Chromatography is a valuable tool for separating, quantifying and identifying chemical compounds. In a High Performance Liquid Chromatography (HPLC) system, a liquid sample containing a target compound is introduced into a column under pressure. The target compound is introduced into a mobile phase, which is contacted with a stationary phase. The speed of travel through the column depends on the mobile phase non-covalent interactions of the target compound with the stationary phase. HPLC systems utilize various detectors capable of generating a signal that varies with the target compound concentration eluting from the separation column. An example of an HPLC detector is the CARONA CAD manufactured by ESA of Chelmsford, Mass., USA. The CARONA CAD includes a nebulizer that receives a solution eluting from a separation column, then atomizes and sprays the solution in an aerosol stream as droplets, which dry to form residue particles. A corona discharge source or needle selectively charges the residue particles as the aerosol stream enters a chamber. The selectively charged residue particles, each carrying a charge in proportion to its size, are collected at a conductive filter. The electrical current along a conductor coupled to the filter is measured to provide an indication of concentrations of the target compound.
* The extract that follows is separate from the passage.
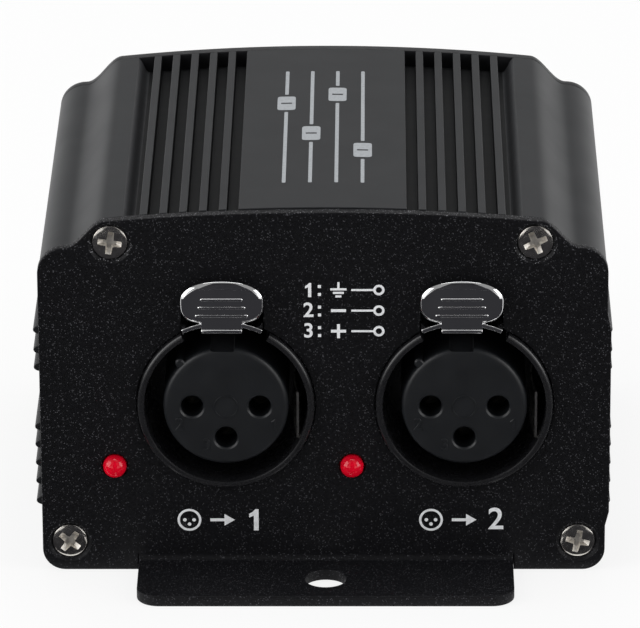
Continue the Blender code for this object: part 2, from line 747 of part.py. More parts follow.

The detection process as outlined above results in a waste mixture of gas and liquid exiting the nebulizer. The waste mixture is also well above atmospheric pressure because the system must operate under elevated pressure to atomize and spray the particles. The waste mixture is typically siphoned into sealed bottles ostensibly capable of withstanding pressure that may reach or exceed 3.5-psid.
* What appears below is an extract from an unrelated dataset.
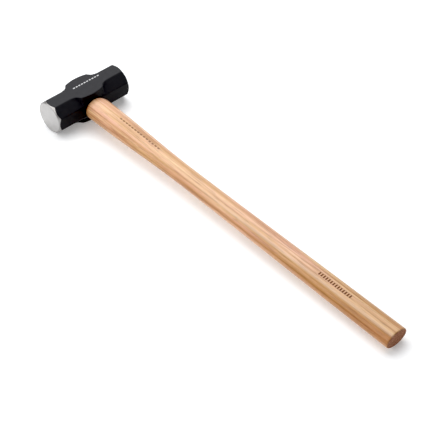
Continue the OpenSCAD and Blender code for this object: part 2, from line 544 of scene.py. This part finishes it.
def kerf_cutter():
    """A thin saw cut across the tip of the wooden wedge, right through the tenon."""
    tip = TENON_END - WOOD_WEDGE["depth"]
    ends = ((tip + KERF_EXTRA, KERF / 2), (tip - KERF_EXTRA, KERF / 2))
    points = [(x, y, AXIS_Z + z) for x, y, z in wedge_corners(WOOD_WEDGE["width"], *ends)]
    return new_piece("kerf_cutter", points, WEDGE_FACES)


def soften(piece, width, segments=2):
    """Rounds the sharp edges of a piece a little."""
    modifier = piece.modifiers.new("soften", "BEVEL")
    modifier.width = width
    modifier.segments = segments
    modifier.limit_method = "ANGLE"
    modifier.angle_limit = math.radians(35)
    bpy.context.view_layer.update()
    apply_modifiers(piece)


def build_wood_wedge(wood):
    """The wooden wedge, trimmed to the eye's oval and slotted for the steel wedges."""
    stops = (-20 * MM, -8 * MM, 4 * MM, 16 * MM, 28 * MM, TENON_END - 0.2 * MM)
    piece = new_piece("driven_wood_wedge", *loft([oval(tenon_size(y, GAP), y) for y in stops]), (wood,))
    cut(piece, wood_wedge_solid(), "INTERSECT")
    for side in (-1, 1):
        cut(piece, steel_wedge_solid("slot_cutter", side, GAP))
    soften(piece, WOOD_EDGE)
    piece.data.materials.clear()
    piece.data.materials.append(wood)
    shade(piece, SHARP)
    return piece


def build_steel_wedge(name, side, steel):
    """A small tapered steel wedge with softened edges."""
    piece = steel_wedge_solid(name, side)
    piece.data.materials.append(steel)
    soften(piece, STEEL_EDGE, 3)
    shade(piece, SHARP)
    return piece


# ================================================================ shader tools
def node(tree, kind, inputs=None, **settings):
    """A shader node; each input is set to a value or linked from another node's socket."""
    made = tree.nodes.new(kind)
    for name, value in settings.items():
        setattr(made, name, value)
    for name, value in (inputs or {}).items():
        if isinstance(value, bpy.types.NodeSocket):
            tree.links.new(value, made.inputs[name])
        else:
            made.inputs[name].default_value = value
    return made


def maths(tree, operation, a, b=0.0, clamp=False):
    made = node(tree, "ShaderNodeMath", {0: a, 1: b}, operation=operation)
    made.use_clamp = clamp
    return made.outputs[0]


def blend_colours(tree, share, a, b, kind="MIX"):
    made = node(tree, "ShaderNodeMix", {0: share, 6: a, 7: b}, data_type="RGBA", blend_type=kind)
    return made.outputs[2]


def tinted(tree, share, colour, by):
    """The colour multiplied by another one, as far as share goes."""
    return blend_colours(tree, share, colour, by, "MULTIPLY")


def rise(tree, value, start, over):
    """0 up to start, 1 from start + over on, and even in between; over may be negative."""
    return maths(tree, "DIVIDE", maths(tree, "SUBTRACT", value, start), over, clamp=True)


def product(tree, first, *others):
    for other in others:
        first = maths(tree, "MULTIPLY", first, other)
    return first


def ramp(tree, value, stops):
    """A smooth step or colour ramp; each stop is (position, grey or colour)."""
    made = node(tree, "ShaderNodeValToRGB", {"Fac": value})
    elements = made.color_ramp.elements
    while len(elements) < len(stops):
        elements.new(0.5)
    for element, (position, colour) in zip(elements, stops):
        element.position = position
        element.color = colour if len(colour) == 4 else (*colour, 1)
    return made.outputs["Color"]


def grey(value):
    return (value, value, value, 1)


def place_of(tree):
    return node(tree, "ShaderNodeTexCoord").outputs["Object"]


def parts_of(tree, vector):
    """The x, y and z of a vector."""
    return node(tree, "ShaderNodeSeparateXYZ", {0: vector}).outputs


def facing_of(tree):
    """The x, y and z of the surface's own direction."""
    return parts_of(tree, node(tree, "ShaderNodeNewGeometry").outputs["Normal"])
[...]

The pressurized bottles can present myriad problems for running the HPLC system. The waste mixture typically flows from the nebulizer in uneven, alternating plugs of gas and liquid, and can cause pressure spikes that that create noise in the electronic detection signal of the nebulizer and attendant difficulty in accurately assessing the target compound concentration. In addition to the signal noise, the pressurized system can present safety issues. In many applications, the nebulizer waste contains hazardous solvents or particles. While the bottles are ostensibly designed to withstand pressure, the risk of explosion or leak is sufficiently high enough that many facilities cannot use the detection system. The bottle also takes up space which is often at a premium in the laboratory setting, and typically requires special handling disposal techniques that are more costly than simply routing the waste stream to a drain or to a remote container.
It is known that fluid flow through small diameter tubes can create a loss in pressure, as is described in U.S. Pat. No. 6,813,929 assigned to Dionex Corporation. Another potential solution may be to include pumps downstream of the nebulizer similar to those described in US Publication No. 2008/0154543 to Rajagopal. However, the small diameter tubes alone have proven insufficient for completely de-pressurizing a waste system or satisfactorily mitigating noise. Pumps may be effective for reducing pressure but introduce additional costs in equipment and maintenance and may not mitigate the problematic pressure spikes.
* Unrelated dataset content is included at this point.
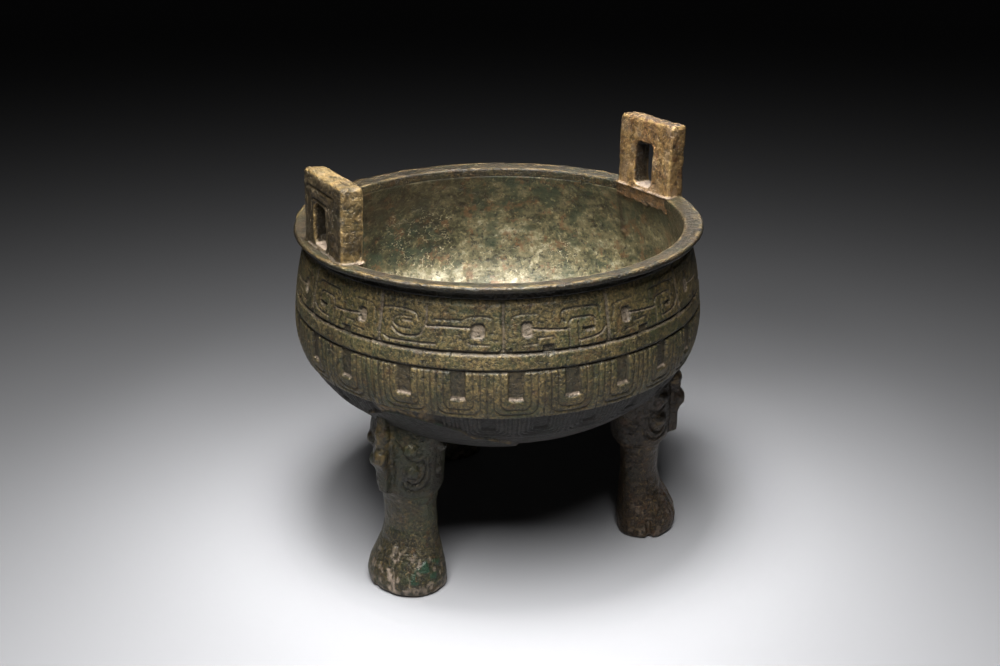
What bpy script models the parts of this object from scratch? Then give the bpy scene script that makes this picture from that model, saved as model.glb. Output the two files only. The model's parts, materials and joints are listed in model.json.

Other steps may be taken to reduce the inherent safety risk. For example, the waste bottle may be kept in a cage or similar sealed container. The addition of a cage/container, however, increases the footprint of the system and still may not meet safety codes. Simply minimizing safety risks also does nothing to eliminate noise in the detection signal.
A device that can simply and economically reduce the signal noise caused by pressure spikes and eliminate the need for pressurized waste containers would be welcome.